--- Begin ---

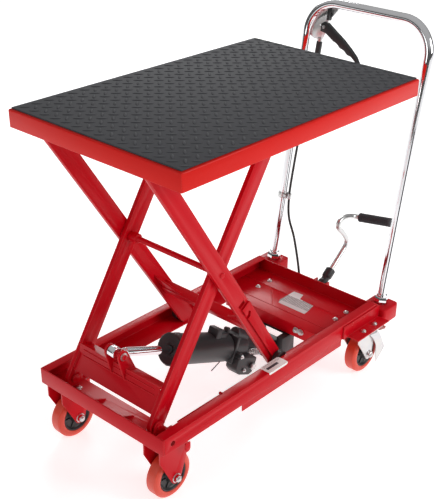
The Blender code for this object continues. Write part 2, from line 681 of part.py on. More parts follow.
def on_ram(distance, lift=0.0, side=0.0):
    """A point at a distance from the ram's eye along its axis, raised square to it."""
    up = Vector((-RAM_AXIS.z, 0, RAM_AXIS.x))
    return RAM_EYE + RAM_AXIS * distance + up * lift + Vector((0, side, 0))


def make_ram_rod():
    eye = rod("ram_rod", RAM_EYE + Vector((0, -0.0060, 0)), RAM_EYE + Vector((0, 0.0125, 0)), 0.0125, colour=CHROME)
    join(eye, rod("ram_shaft", on_ram(0.009), on_ram(CAP_FRONT + 0.039), RAM_ROD_RADIUS, colour=CHROME))
    bore(eye, RAM_EYE + Vector((0, -0.05, 0)), RAM_EYE + Vector((0, 0.05, 0)), 0.0058)
    set_origin(eye, RAM_EYE)


def make_cylinder():
    """Reservoir tube with its front cap and bore, and the pump head behind it."""
    tube = rod("reservoir", on_ram(CAP_FRONT + 0.020), on_ram(TUBE_REAR), RESERVOIR_RADIUS, 32, colour=BLACK_METAL)
    join(tube, rod("front_cap", on_ram(CAP_FRONT), on_ram(CAP_FRONT + 0.028), 0.036, 32, end_radius=0.036))
    bore(tube, on_ram(CAP_FRONT - 0.05), on_ram(BORE_DEPTH), RAM_ROD_RADIUS + 0.0004)
    set_origin(tube, RAM_EYE)
    head = rod("pump_head", on_ram(TUBE_REAR + 0.0005), on_ram(0.405), 0.031, 24, colour=BLACK_METAL)
    join(head, rod("pump_neck", on_ram(0.400), on_ram(0.545), 0.020, 20, colour=BLACK_METAL))
    corners = [(0.352, -0.010), (0.352, -0.040), (0.368, -0.052), (0.408, -0.054), (0.420, -0.044), (0.420, -0.010)]
    flat = [(point.x, point.z) for point in (on_ram(d, u) for d, u in corners)]
    join(head, plate("valve_block", flat, -0.046, -0.014))
    set_origin(head, RAM_EYE)
    valve = rod("valve_plug", on_ram(0.406, -0.031, -0.0463), on_ram(0.406, -0.031, -0.0555), 0.009, 6)
    set_origin(valve, RAM_EYE)


def make_pump_mount():
    """Black yoke under the deck, behind its lip; the pump's neck floats between the two cheeks."""
    back = 0.196
    mount = box("pump_mount", (DECK_FRONT + STEEL + GAP, -0.052, 0.100), (back, 0.052, 0.1367), colour=BLACK_METAL)
    for sign in (-1, 1):
        y = sorted((sign * 0.034, sign * 0.0516))
        corner = [(0.152, 0.060), (0.160, 0.050), (back - 0.0004, 0.050), (back - 0.0004, 0.1060), (0.152, 0.1060)]
        join(mount, plate("mount_cheek", corner, y[0], y[1]))


# ---- push handle and its release lever ----
LEAN = Vector((math.sin(HANDLE_LEAN), 0, math.cos(HANDLE_LEAN)))
HANDLE_LENGTH = (HANDLE_TOP_Z - HANDLE_BASE.z) / math.cos(HANDLE_LEAN)
HANDLE_NORMAL = Vector((math.cos(HANDLE_LEAN), 0, -math.sin(HANDLE_LEAN)))


def on_handle(height, y, outwards=0.0):
    """A point in the handle's own plane: height along its leaning legs and y across."""
    foot = Vector((HANDLE_BASE.x, 0, HANDLE_BASE.z))
    return foot + LEAN * height + Vector((0, y, 0)) + HANDLE_NORMAL * outwards


def make_handle():
    half = HANDLE_BASE.y
    bend = HANDLE_BEND
    points = [on_handle(-0.022, -half)]
    for start, turn in ((180, -1), (90, -1)):
        centre_y = -(half - bend) if start == 180 else half - bend
        for y, height in arc((centre_y, HANDLE_LENGTH - bend), bend, start, start + turn * 90, 8):
            points.append(on_handle(height, y))
    points.append(on_handle(-0.022, half))
    sweep("push_handle", points, HANDLE_TUBE, CHROME, 3)
    for side, sign in SIDES:
        nut = rod("handle_nut_" + side, on_handle(0.0005, sign * half), on_handle(0.0145, sign * half), 0.017, 6,
                  colour=CHROME)
        bore(nut, on_handle(-0.05, sign * half), on_handle(0.05, sign * half), HANDLE_TUBE + GAP * 1.5, 24)
        # the lower face is level with the top of its socket
        under = box("nut_trim", (0.3, sign * half - 0.05, 0.10), (0.45, sign * half + 0.05, 0.1573), CUTTERS, None)
        cut(nut, under)


def flat_on_handle(name, outline, back, front, colour):
    """A plate in the handle's plane, given as (y, height) points."""
    middle = on_handle(0.0, 0.0, (back + front) / 2)
    return flat_piece(name, outline, middle, (0, 1, 0), LEAN, front - back, PARTS, colour)


def make_lever():
    """Quarter-round bracket in the handle's upper right corner, and the squeeze lever on it."""
    top = HANDLE_LENGTH - HANDLE_TUBE - GAP
    side = HANDLE_BASE.y - HANDLE_TUBE - GAP
    bend = HANDLE_BEND - HANDLE_TUBE - GAP * 2
    corner = arc((HANDLE_BASE.y - HANDLE_BEND, HANDLE_LENGTH - HANDLE_BEND), bend, 90, 0, 8)
    outline = [(LEVER_PIVOT_Y - 0.006, top)] + corner
    outline += [(side, HANDLE_LENGTH - 0.085), (LEVER_PIVOT_Y + 0.006, HANDLE_LENGTH - 0.085),
                (LEVER_PIVOT_Y - 0.006, HANDLE_LENGTH - 0.045)]
    bracket = flat_on_handle("lever_bracket", outline, -0.002, 0.002, ZINC)
    pivot_low = on_handle(LEVER_PIVOT_ALONG, LEVER_PIVOT_Y, -0.010)
    pivot_high = on_handle(LEVER_PIVOT_ALONG, LEVER_PIVOT_Y, 0.010)
    join(bracket, rod("lever_pin", pivot_low, pivot_high, 0.003, 16))
    adjuster_top = on_handle(HANDLE_LENGTH - 0.084, 0.1275)
    adjuster_low = on_handle(HANDLE_LENGTH - 0.100, 0.1275)
    join(bracket, rod("cable_adjuster", adjuster_top, adjuster_low, 0.0055, 16))
    shape = [(LEVER_PIVOT_Y + 0.010, LEVER_PIVOT_ALONG - 0.012), (LEVER_PIVOT_Y + 0.012, LEVER_PIVOT_ALONG + 0.006),
             (LEVER_PIVOT_Y - 0.002, LEVER_PIVOT_ALONG + 0.012), (LEVER_PIVOT_Y - 0.056, LEVER_PIVOT_ALONG - 0.020),
             (LEVER_PIVOT_Y - 0.098, LEVER_PIVOT_ALONG - 0.051), (LEVER_PIVOT_Y - 0.108, LEVER_PIVOT_ALONG - 0.066),
             (LEVER_PIVOT_Y - 0.101, LEVER_PIVOT_ALONG - 0.068), (LEVER_PIVOT_Y - 0.050, LEVER_PIVOT_ALONG - 0.036)]
    lever = flat_on_handle("release_lever", shape, -0.0070, 0.0070, BLACK_PLASTIC)
    slot = flat_on_handle("lever_slot", [(LEVER_PIVOT_Y - 0.022, LEVER_PIVOT_ALONG - 0.03),
                                         (LEVER_PIVOT_Y + 0.03, LEVER_PIVOT_ALONG - 0.03),
                                         (LEVER_PIVOT_Y + 0.03, LEVER_PIVOT_ALONG + 0.03),
                                         (LEVER_PIVOT_Y - 0.022, LEVER_PIVOT_ALONG + 0.03)], -0.0026, 0.0026, None)
    PARTS.objects.unlink(slot)
    CUTTERS.objects.link(slot)
    slot.hide_render = True
    slot.display_type = "WIRE"
    cut(lever, slot)
    bore(lever, on_handle(LEVER_PIVOT_ALONG, LEVER_PIVOT_Y, -0.03), on_handle(LEVER_PIVOT_ALONG, LEVER_PIVOT_Y, 0.03),
         0.0033, 16)
    set_origin(lever, on_handle(LEVER_PIVOT_ALONG, LEVER_PIVOT_Y))


def make_release_cable():
    """Sleeved cable from the lever, down beside the handle's right leg, through a clip and on to the pump."""
    route = [
        on_handle(HANDLE_LENGTH - 0.1003, 0.1275),
        on_handle(HANDLE_LENGTH - 0.130, 0.1280),
        on_handle(HANDLE_LENGTH - 0.200, 0.1350),
        on_handle(HANDLE_LENGTH - 0.300, 0.1430),
        on_handle(0.250, 0.1470),
        on_handle(0.172, 0.1470),
        on_handle(0.120, 0.1380),
        (0.392, 0.110, 0.235),
        (0.380, 0.088, 0.190),
        (0.368, 0.070, 0.150),
        (0.350, 0.052, 0.126),
        (0.310, 0.036, 0.115),
        (0.250, 0.024, 0.110),
        (0.1963, 0.018, 0.108),
    ]
    sweep("release_cable", smooth_route(route, 0.016), 0.003, BLACK_PLASTIC, 2)


def make_cable_clip():
    """Band round the handle leg with an ear that holds the cable."""
    y = HANDLE_BASE.y
    clip = rod("cable_clip", on_handle(0.165, y), on_handle(0.179, y), 0.0135, 20)
    join(clip, rod("clip_ear", on_handle(0.165, 0.1470), on_handle(0.179, 0.1470), 0.0065, 16))
    bore(clip, on_handle(0.1, y), on_handle(0.25, y), HANDLE_TUBE + GAP * 1.5, 24)
    bore(clip, on_handle(0.150, 0.1470), on_handle(0.195, 0.1470), 0.0040, 16)


# ---- foot pedal ----
def make_pedal():
    """Socket on the pivot, S-bent rod, and a ribbed rubber grip across its end."""
    rise = math.radians(38)
    along = Vector((math.cos(rise), 0, math.sin(rise)))
    socket = rod("pedal_socket", PEDAL_PIVOT + Vector((0, -0.0145, 0)), PEDAL_PIVOT + Vector((0, 0.0145, 0)), 0.012, 20,
                 colour=BLACK_METAL)
    join(socket, rod("socket_arm", PEDAL_PIVOT, PEDAL_PIVOT + along * 0.052, 0.0125, 20))
    bore(socket, PEDAL_PIVOT + Vector((0, -0.05, 0)), PEDAL_PIVOT + Vector((0, 0.05, 0)), 0.0043, 16)
    bore(socket, PEDAL_PIVOT + along * 0.030, PEDAL_PIVOT + along * 0.080, 0.0068, 16)
    set_origin(socket, PEDAL_PIVOT)
    start = PEDAL_PIVOT + along * 0.031
    route = [start, PEDAL_PIVOT + along * 0.055, (0.4440, 0.0, 0.2085), (0.4588, 0.0, 0.2230), (0.4595, 0.0, 0.2400),
             (0.4426, 0.0, 0.2620), (0.4225, 0.0, 0.2826), (0.4225, 0.0, 0.2975), (0.4378, 0.0, 0.3040),
             (0.4580, -0.0005, 0.3023), (0.4760, -0.0040, 0.2975), (0.4850, -0.0140, 0.2955), (0.4868, -0.0300, 0.2970),
             (0.4890, -0.0550, 0.2995), (0.4930, -0.0880, 0.3045)]
    grip_start, grip_end = Vector((0.4862, -0.0180, 0.2955)), Vector((0.4946, -0.1040, 0.3060))
    pedal_rod = sweep("pedal_rod", smooth_route(route, 0.012), 0.0062, ZINC, 3)
    set_origin(pedal_rod, PEDAL_PIVOT)
    grip = rod("pedal_grip", grip_start, grip_end, 0.0115, 20, colour=RUBBER)
    way = (grip_end - grip_start).normalized()
    bore(grip, grip_start - way * 0.02, grip_end - way * 0.008, 0.0076, 20)
    set_origin(grip, PEDAL_PIVOT)


def main():
    make_front_channel()
    make_deck()
    make_rear_channel()
    for side, sign in SIDES:
        make_side_rail(side, sign)
        make_caster_bracket(side, sign)
        make_handle_socket(side, sign)
        make_base_hinge(side, sign)
        make_front_caster(side, sign)
        make_rear_caster(side, sign)
        make_inner_leg(side, sign)
        make_outer_leg(side, sign)
    make_centre_rod()
    make_inner_cross_plate()
    make_outer_cross_tie()
    make_rollers()
    make_safety_bar()
    make_platform()
    make_ram_rod()
    make_cylinder()
    make_pump_mount()
    make_handle()
    make_lever()
    make_release_cable()
    make_cable_clip()
    make_pedal()


main()
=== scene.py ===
"""Finishes a hydraulic scissor lift table: paint, mat, wheels, hydraulics, handle, fittings and studio."""

import json
import math

import bmesh
import bpy
from bpy.props import FloatProperty, FloatVectorProperty, IntProperty, PointerProperty
from mathutils import Matrix, Vector

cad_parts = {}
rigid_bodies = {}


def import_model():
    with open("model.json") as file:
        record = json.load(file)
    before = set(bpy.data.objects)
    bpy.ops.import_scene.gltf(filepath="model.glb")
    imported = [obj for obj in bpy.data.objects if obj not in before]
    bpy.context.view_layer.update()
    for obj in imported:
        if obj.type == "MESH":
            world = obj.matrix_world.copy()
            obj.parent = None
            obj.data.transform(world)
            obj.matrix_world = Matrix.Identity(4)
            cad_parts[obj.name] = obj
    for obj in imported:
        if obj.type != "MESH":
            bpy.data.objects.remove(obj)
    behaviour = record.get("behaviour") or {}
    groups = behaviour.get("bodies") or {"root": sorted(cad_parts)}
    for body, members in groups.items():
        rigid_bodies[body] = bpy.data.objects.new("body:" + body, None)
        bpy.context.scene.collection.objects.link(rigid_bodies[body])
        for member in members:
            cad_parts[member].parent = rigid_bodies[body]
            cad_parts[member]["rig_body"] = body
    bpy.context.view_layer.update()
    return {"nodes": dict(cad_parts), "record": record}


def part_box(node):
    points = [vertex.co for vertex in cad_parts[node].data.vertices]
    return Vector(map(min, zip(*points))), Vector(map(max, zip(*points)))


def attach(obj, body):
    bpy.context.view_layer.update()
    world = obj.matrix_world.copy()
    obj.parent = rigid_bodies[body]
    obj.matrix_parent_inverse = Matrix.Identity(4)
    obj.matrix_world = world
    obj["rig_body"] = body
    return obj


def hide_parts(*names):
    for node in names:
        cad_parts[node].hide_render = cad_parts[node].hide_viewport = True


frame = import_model()
NODES = frame["nodes"]

bl_info = {
    "name": "Scissor Lift Table Finish",
    "version": (1, 0, 0),
    "blender": (4, 5, 0),
    "location": "3D View > Sidebar > Lift Table",
    "description": "Adds the finished surfaces and small fittings to a scissor lift table's frame",
    "category": "Object",
}

SIDES = (("left", -1), ("right", 1))


# ---------------------------------------------------------------- node maths
class Wire:
    """A node socket that takes part in Python arithmetic."""

    def __init__(self, tree, socket):
        self.tree = tree
        self.socket = socket

    def maths(self, operation, first, second=None):
        values = [first] if second is None else [first, second]
        return self.tree.node("ShaderNodeMath", {"operation": operation}, dict(enumerate(values)))

    def __add__(self, other):
        return self.maths("ADD", self, other)

    __radd__ = __add__

    def __sub__(self, other):
        return self.maths("SUBTRACT", self, other)

    def __rsub__(self, other):
        return self.maths("SUBTRACT", other, self)

    def __mul__(self, other):
        return self.maths("MULTIPLY", self, other)

    __rmul__ = __mul__

    def __truediv__(self, other):
        return self.maths("DIVIDE", self, other)

    def __rtruediv__(self, other):
        return self.maths("DIVIDE", other, self)

    def __pow__(self, other):
        return self.maths("POWER", self, other)

    def fraction(self):
        return self.maths("FRACT", self)

    def over(self, limit):
        return self.maths("GREATER_THAN", self, limit)

    def clamped(self):
        return self.maths("MAXIMUM", self.maths("MINIMUM", self, 1.0), 0.0)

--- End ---

GOAL
Quote the lines that begin at the line containing "make_safety_bar()" and end at the line containing "obj.parent = None", keeping both of those lines.

SOLUTION
    make_safety_bar()
    make_platform()
    make_ram_rod()
    make_cylinder()
    make_pump_mount()
    make_handle()
    make_lever()
    make_release_cable()
    make_cable_clip()
    make_pedal()


main()
=== scene.py ===
"""Finishes a hydraulic scissor lift table: paint, mat, wheels, hydraulics, handle, fittings and studio."""

import json
import math

import bmesh
import bpy
from bpy.props import FloatProperty, FloatVectorProperty, IntProperty, PointerProperty
from mathutils import Matrix, Vector

cad_parts = {}
rigid_bodies = {}


def import_model():
    with open("model.json") as file:
        record = json.load(file)
    before = set(bpy.data.objects)
    bpy.ops.import_scene.gltf(filepath="model.glb")
    imported = [obj for obj in bpy.data.objects if obj not in before]
    bpy.context.view_layer.update()
    for obj in imported:
        if obj.type == "MESH":
            world = obj.matrix_world.copy()
            obj.parent = None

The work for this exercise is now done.